All this is handled with an admirable attention to character psychology and scripted with the tightness of a well-made play. But it’s when the flash of its admittedly virtuosic craft fades that A Separation’s truly interesting qualities begin to emerge. Perhaps because of its commitment to presenting itself as a something of a universal and internationally-marketable entertainment, A Separation is careful not to overindulge in regional or ethnic issues even as it offers glimpses -- through its peaks into the Iranian legal system, for instance -- of cultural difference. The deleterious situation to which Simin refers in the beginning is never mentioned again -- “What is this ‘situation’ you refer to,” asks the arbiter -- because the real source of the couple’s impasse is the shifting power dynamic between genders (stressed by the affectation of Simin’s not-quite-believably red hair peaking from under her scarf) that the film acknowledges as a product of changing times without exploring either the cause of these changes or the mechanisms by which the old order was rammed into place. As the opening credits and the following scene assume, there is a separation between official and private identities, and to live in modern Iran is to find oneself perpetually trying to reconcile the two. A Separation does a terrific job demonstrating how destructive this process can be on an interpersonal level, but it is careful not to make its investigation broader or more specific than that.

Instead it takes up the issue of class separation, but primarily to spur dramatic development. Razieh and Hodjat are complex characters who are tragic because they occupy a lower station, with all the hardships that implies.
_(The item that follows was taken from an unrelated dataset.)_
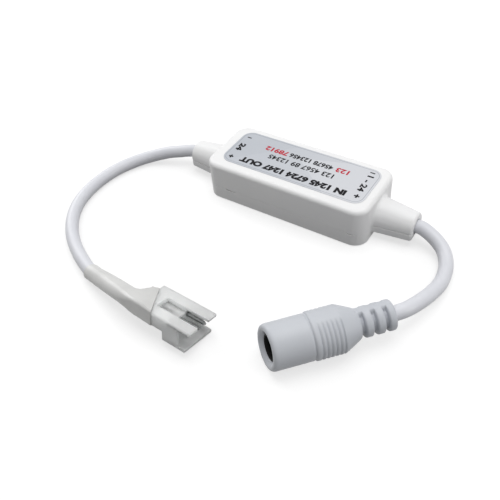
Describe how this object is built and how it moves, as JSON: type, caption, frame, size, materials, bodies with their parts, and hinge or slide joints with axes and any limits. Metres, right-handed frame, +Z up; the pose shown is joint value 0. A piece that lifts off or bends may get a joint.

But they are more tragic because their suffering illustrates the moral failings of the upper class characters. They are a human canvas on which the outcomes and severity of those failings can be registered. The final revelation of the cause of Razieh’s miscarriage -- and the ensuing ruin it causes Hodjat -- is brought on by Nader’s stubborn refusal to admit any wrongdoing. This is a stubbornness behind which A Separation sees the frantic grasps of a sex trying to hold onto a power that it feels it’s losing but that, in ways the film acknowledges and probably skirts, it still possesses. But the analysis of how class and personal failings transmit to real suffering is represented as entirely interpersonal, the business between two families, with no attempt at a systemic analysis beyond some scenes in a crowded judge’s office. Here, however, the office is largely a stage on which the interfamilial conflict can play out, the judge a conduit for introducing problems and demands that spur the conflict along.
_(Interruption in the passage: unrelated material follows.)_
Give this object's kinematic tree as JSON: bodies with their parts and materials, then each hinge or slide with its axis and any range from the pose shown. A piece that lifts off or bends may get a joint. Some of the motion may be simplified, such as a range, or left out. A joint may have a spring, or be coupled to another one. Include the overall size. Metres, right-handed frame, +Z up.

Class is an issue primarily because the film must find a moral justification for its interest in the aesthetics of the upper class. As in This Is Not a Film, the living space of the wealthy becomes an arena in which the psychological health of the characters can be put on display. Where the spaciousness of Panahi’s apartment was both a reprieve from claustrophobia and a chasm into which he could easily disappear, A Separation’s apartment is spacious and claustrophobic, large enough to accommodate a family but small enough, and spaced in such a way, that each character is visible to the other even when they are in different rooms. The repressive pressure that was Panahi’s burden came from an outside force into his private life; in A Separation, the private life is the pressing force, with each character navigating around and pressuring the psychology of the others. For each character, and especially for Nader, the unaffected and hasty judge who makes life and death decisions is less imposing than the stare of a wife or a daughter. The former is known (after briefly invisible in the post-credits scene), the latter as unknowable as the force outside Panahi’s window.

The question of what is known and unknown ties the family together and pulls it apart, from Nader’s father who is coming out of knowledge to his daughter who is coming into it. This question also superficially drives the narrative, as everyone forms their own idea of what the truth of the miscarriage, or of what one’s response to it, ought to be. But it’s the focus on familial and self-knowledge that leaves an impression as the film’s great strength and limitation. This Is Not a Film shows us another person’s struggle for self-expression, in part, to turn us back to ourselves. A Separation projects the struggle for self-knowledge onto the drama, and leaves the viewer with little to think about beyond how skillfully it has done so. In the final minutes, this drama jettisons Razieh and Hodjat and focuses exclusively on the family, observing that all this interpersonal messiness has completed the couple’s parting and, in making the daughter choose between them, her own parting from the ideals of parents, family and a stable life. It’s the pain of separation as coming of age narrative, something anyone from anywhere can relate to.